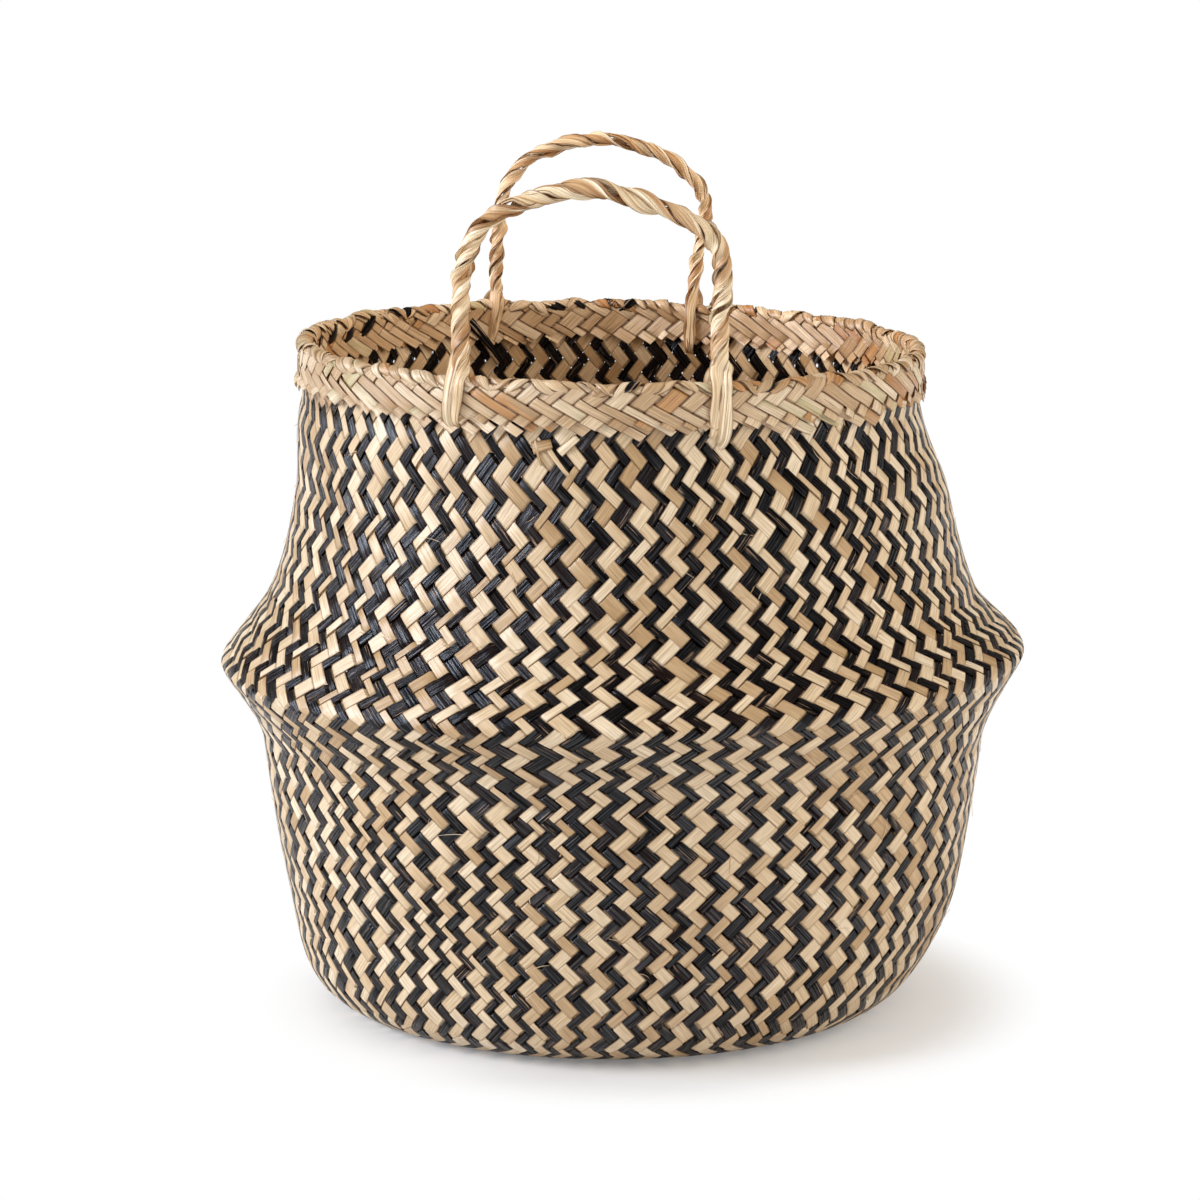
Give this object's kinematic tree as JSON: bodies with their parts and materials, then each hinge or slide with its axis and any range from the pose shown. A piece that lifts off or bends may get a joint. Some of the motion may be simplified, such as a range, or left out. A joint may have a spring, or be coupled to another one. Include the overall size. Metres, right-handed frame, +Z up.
{
  "type": "belly basket",
  "caption": "Plaited belly basket with a folded belly, a natural rim band and swinging plaited carrying handles.",
  "frame": {"origin": "centre of the belly's axis on the floor, under the basket", "axes": "+Z up along the body's axis, -Y towards the front handle, +X to the right seen from the front"},
  "size_m": [0.38, 0.38, 0.402],
  "materials": {
    "two_tone_weave": "dry split sedge, natural and black dyed, slight sheen",
    "natural_strip": "dry split sedge, satin",
    "plaited_leaf": "dry folded leaf, satin"
  },
  "bodies": {
    "basket_foot": {"base_floor": "two_tone_weave", "heel_turn": "two_tone_weave", "lower_wall": "two_tone_weave", "belly_fold": "two_tone_weave"},
    "basket_top": {"upper_wall": "two_tone_weave", "rim_band": "natural_strip", "front_handle_loop_left": "plaited_leaf", "front_handle_loop_right": "plaited_leaf", "back_handle_loop_left": "plaited_leaf", "back_handle_loop_right": "plaited_leaf"},
    "front_handle": {"front_handle": "plaited_leaf"},
    "back_handle": {"back_handle": "plaited_leaf"}
  },
  "joints": [
    {"name": "belly_collapse", "type": "slide", "parent": "basket_foot", "child": "basket_top", "axis": [0, 0, 1], "range_m": [-0.03, 0], "deforming": ["belly_fold"]},
    {"name": "front_handle_swing", "type": "hinge", "parent": "basket_top", "child": "front_handle", "pos_m": [-0.01425, -0.13128, 0.3225], "axis": [0.9977, -0.068, 0], "range_deg": [-90, 90]},
    {"name": "back_handle_swing", "type": "hinge", "parent": "basket_top", "child": "back_handle", "pos_m": [-0.01258, 0.13436, 0.3225], "axis": [-0.9985, -0.0541, 0], "range_deg": [-90, 90]}
  ]
}
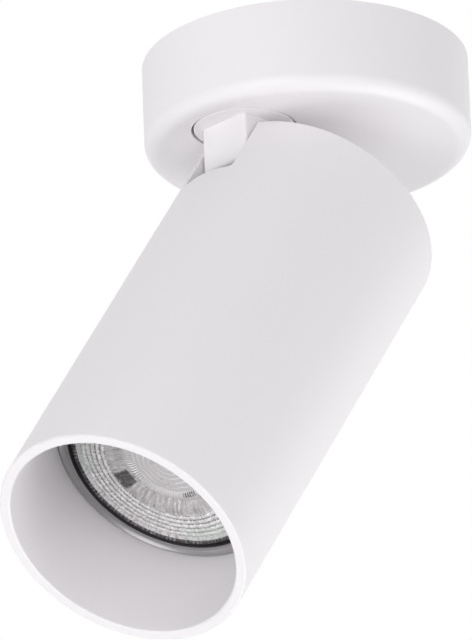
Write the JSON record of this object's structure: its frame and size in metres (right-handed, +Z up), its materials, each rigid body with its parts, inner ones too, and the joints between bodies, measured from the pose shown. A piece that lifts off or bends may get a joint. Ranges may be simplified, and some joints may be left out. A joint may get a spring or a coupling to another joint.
{
  "type": "surface mounted ceiling spotlight",
  "caption": "Round ceiling canopy with an off-centre swivel, a square hinge post and a slotted cylindrical head that tilts, holding a recessed twist-lock reflector lamp.",
  "frame": {"origin": "centre of the canopy's ceiling face", "axes": "+Z up into the ceiling, the light aims towards -Y at rest, X across the hinge"},
  "size_m": [0.0819, 0.1335, 0.1589],
  "materials": {
    "white_coat": "satin white powder coat",
    "cap_coat": "satin white powder coat on cast aluminium",
    "plated_steel": "zinc plated",
    "screw_steel": "nickel plated",
    "tinned_brass": "tinned",
    "brass": "plain",
    "pin_nickel": "nickel plated",
    "block_nylon": "moulded",
    "washer_nylon": "moulded",
    "ceramic": "unglazed ceramic",
    "ring_grey": "glossy grey",
    "bowl_silver": "satin",
    "bezel_grey": "dark textured",
    "lens_clear": "faceted clear optic over a bright reflector",
    "board_white": "white board",
    "chip_yellow": "phosphor",
    "base_white": "moulded"
  },
  "bodies": {
    "canopy_body": {"canopy": "white_coat", "ceiling_bracket": "plated_steel", "canopy_screw": "white_coat", "earth_tag": "tinned_brass", "earth_screw": "screw_steel", "terminal_block": "block_nylon", "terminal_tubes": "brass", "terminal_screws": "screw_steel", "block_screw": "screw_steel"},
    "swivel_body": {"hinge_post": "white_coat", "thrust_washer": "washer_nylon", "friction_washer": "washer_nylon", "stop_washer": "plated_steel", "wave_washer": "plated_steel", "swivel_nut": "plated_steel", "cable_bush": "washer_nylon", "pivot_screws": "screw_steel", "pivot_washers": "washer_nylon"},
    "head_body": {"head_tube": "white_coat", "rear_cap": "cap_coat", "cap_screw": "screw_steel", "lamp_cradle": "plated_steel", "cradle_screws": "screw_steel", "lampholder": "ceramic", "holder_contacts": "brass", "holder_screws": "screw_steel", "lamp_ring": "ring_grey"},
    "lamp_body": {"lamp_bowl": "bowl_silver", "lamp_bezel": "bezel_grey", "lamp_lens": "lens_clear", "led_board": "board_white", "led_chips": "chip_yellow", "lamp_base": "base_white", "lamp_pins": "pin_nickel"}
  },
  "joints": [
    {"name": "swivel_turn", "type": "hinge", "parent": "canopy_body", "child": "swivel_body", "pos_m": [0, -0.0217, -0.02], "axis": [0, 0, 1], "range_deg": [-170, 170]},
    {"name": "head_tilt", "type": "hinge", "parent": "swivel_body", "child": "head_body", "pos_m": [0, -0.0217, -0.034], "axis": [-1, 0, 0], "range_deg": [-34.3, 55.7]},
    {"name": "lamp_twist", "type": "hinge", "parent": "head_body", "child": "lamp_body", "pos_m": [0, -0.03907, -0.09943], "axis": [0, -0.5635, -0.8261], "range_deg": [0, 30]}
  ]
}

* [Exercise description]
Go through the entries and repeat each one exactly.

* [Answer in full]
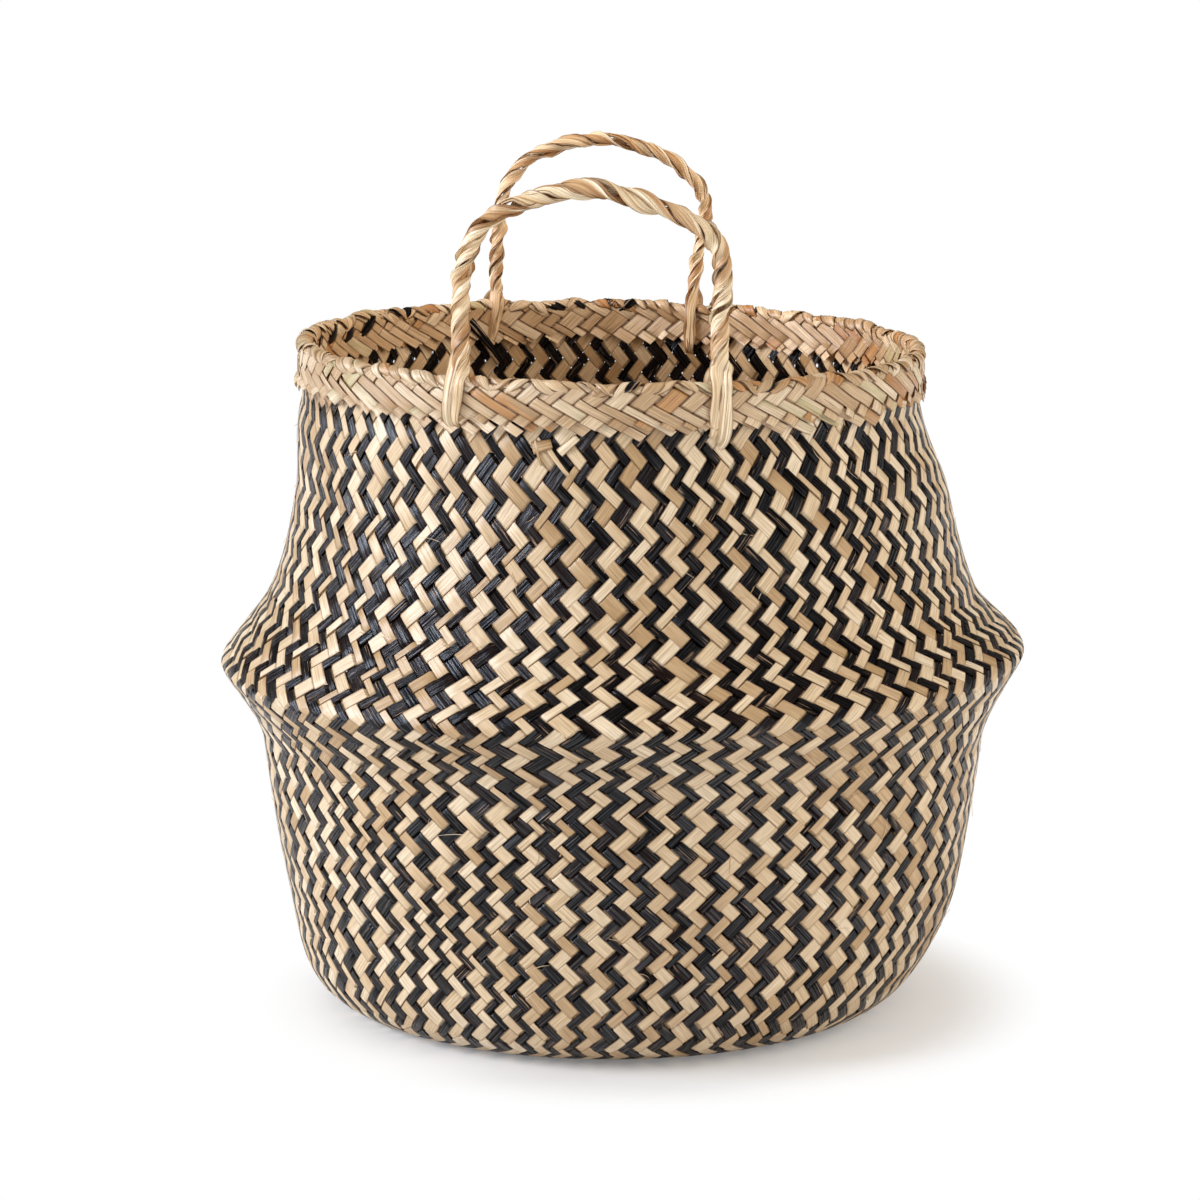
Give this object's kinematic tree as JSON: bodies with their parts and materials, then each hinge or slide with its axis and any range from the pose shown. A piece that lifts off or bends may get a joint. Some of the motion may be simplified, such as a range, or left out. A joint may have a spring, or be coupled to another one. Include the overall size. Metres, right-handed frame, +Z up.
{
  "type": "belly basket",
  "caption": "Plaited belly basket with a folded belly, a natural rim band and swinging plaited carrying handles.",
  "frame": {"origin": "centre of the belly's axis on the floor, under the basket", "axes": "+Z up along the body's axis, -Y towards the front handle, +X to the right seen from the front"},
  "size_m": [0.38, 0.38, 0.402],
  "materials": {
    "two_tone_weave": "dry split sedge, natural and black dyed, slight sheen",
    "natural_strip": "dry split sedge, satin",
    "plaited_leaf": "dry folded leaf, satin"
  },
  "bodies": {
    "basket_foot": {"base_floor": "two_tone_weave", "heel_turn": "two_tone_weave", "lower_wall": "two_tone_weave", "belly_fold": "two_tone_weave"},
    "basket_top": {"upper_wall": "two_tone_weave", "rim_band": "natural_strip", "front_handle_loop_left": "plaited_leaf", "front_handle_loop_right": "plaited_leaf", "back_handle_loop_left": "plaited_leaf", "back_handle_loop_right": "plaited_leaf"},
    "front_handle": {"front_handle": "plaited_leaf"},
    "back_handle": {"back_handle": "plaited_leaf"}
  },
  "joints": [
    {"name": "belly_collapse", "type": "slide", "parent": "basket_foot", "child": "basket_top", "axis": [0, 0, 1], "range_m": [-0.03, 0], "deforming": ["belly_fold"]},
    {"name": "front_handle_swing", "type": "hinge", "parent": "basket_top", "child": "front_handle", "pos_m": [-0.01425, -0.13128, 0.3225], "axis": [0.9977, -0.068, 0], "range_deg": [-90, 90]},
    {"name": "back_handle_swing", "type": "hinge", "parent": "basket_top", "child": "back_handle", "pos_m": [-0.01258, 0.13436, 0.3225], "axis": [-0.9985, -0.0541, 0], "range_deg": [-90, 90]}
  ]
}
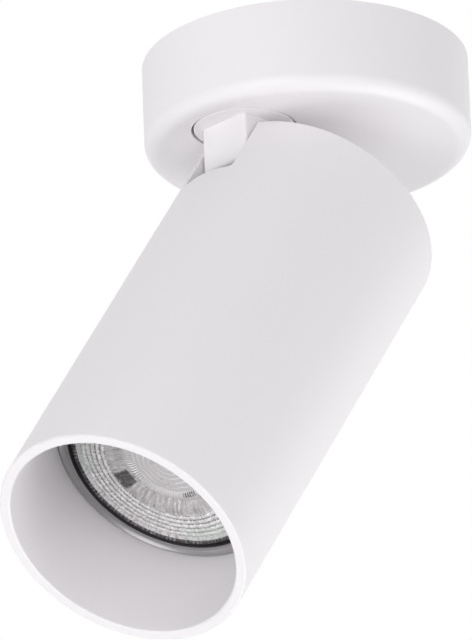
Write the JSON record of this object's structure: its frame and size in metres (right-handed, +Z up), its materials, each rigid body with its parts, inner ones too, and the joints between bodies, measured from the pose shown. A piece that lifts off or bends may get a joint. Ranges may be simplified, and some joints may be left out. A joint may get a spring or a coupling to another joint.
{
  "type": "surface mounted ceiling spotlight",
  "caption": "Round ceiling canopy with an off-centre swivel, a square hinge post and a slotted cylindrical head that tilts, holding a recessed twist-lock reflector lamp.",
  "frame": {"origin": "centre of the canopy's ceiling face", "axes": "+Z up into the ceiling, the light aims towards -Y at rest, X across the hinge"},
  "size_m": [0.0819, 0.1335, 0.1589],
  "materials": {
    "white_coat": "satin white powder coat",
    "cap_coat": "satin white powder coat on cast aluminium",
    "plated_steel": "zinc plated",
    "screw_steel": "nickel plated",
    "tinned_brass": "tinned",
    "brass": "plain",
    "pin_nickel": "nickel plated",
    "block_nylon": "moulded",
    "washer_nylon": "moulded",
    "ceramic": "unglazed ceramic",
    "ring_grey": "glossy grey",
    "bowl_silver": "satin",
    "bezel_grey": "dark textured",
    "lens_clear": "faceted clear optic over a bright reflector",
    "board_white": "white board",
    "chip_yellow": "phosphor",
    "base_white": "moulded"
  },
  "bodies": {
    "canopy_body": {"canopy": "white_coat", "ceiling_bracket": "plated_steel", "canopy_screw": "white_coat", "earth_tag": "tinned_brass", "earth_screw": "screw_steel", "terminal_block": "block_nylon", "terminal_tubes": "brass", "terminal_screws": "screw_steel", "block_screw": "screw_steel"},
    "swivel_body": {"hinge_post": "white_coat", "thrust_washer": "washer_nylon", "friction_washer": "washer_nylon", "stop_washer": "plated_steel", "wave_washer": "plated_steel", "swivel_nut": "plated_steel", "cable_bush": "washer_nylon", "pivot_screws": "screw_steel", "pivot_washers": "washer_nylon"},
    "head_body": {"head_tube": "white_coat", "rear_cap": "cap_coat", "cap_screw": "screw_steel", "lamp_cradle": "plated_steel", "cradle_screws": "screw_steel", "lampholder": "ceramic", "holder_contacts": "brass", "holder_screws": "screw_steel", "lamp_ring": "ring_grey"},
    "lamp_body": {"lamp_bowl": "bowl_silver", "lamp_bezel": "bezel_grey", "lamp_lens": "lens_clear", "led_board": "board_white", "led_chips": "chip_yellow", "lamp_base": "base_white", "lamp_pins": "pin_nickel"}
  },
  "joints": [
    {"name": "swivel_turn", "type": "hinge", "parent": "canopy_body", "child": "swivel_body", "pos_m": [0, -0.0217, -0.02], "axis": [0, 0, 1], "range_deg": [-170, 170]},
    {"name": "head_tilt", "type": "hinge", "parent": "swivel_body", "child": "head_body", "pos_m": [0, -0.0217, -0.034], "axis": [-1, 0, 0], "range_deg": [-34.3, 55.7]},
    {"name": "lamp_twist", "type": "hinge", "parent": "head_body", "child": "lamp_body", "pos_m": [0, -0.03907, -0.09943], "axis": [0, -0.5635, -0.8261], "range_deg": [0, 30]}
  ]
}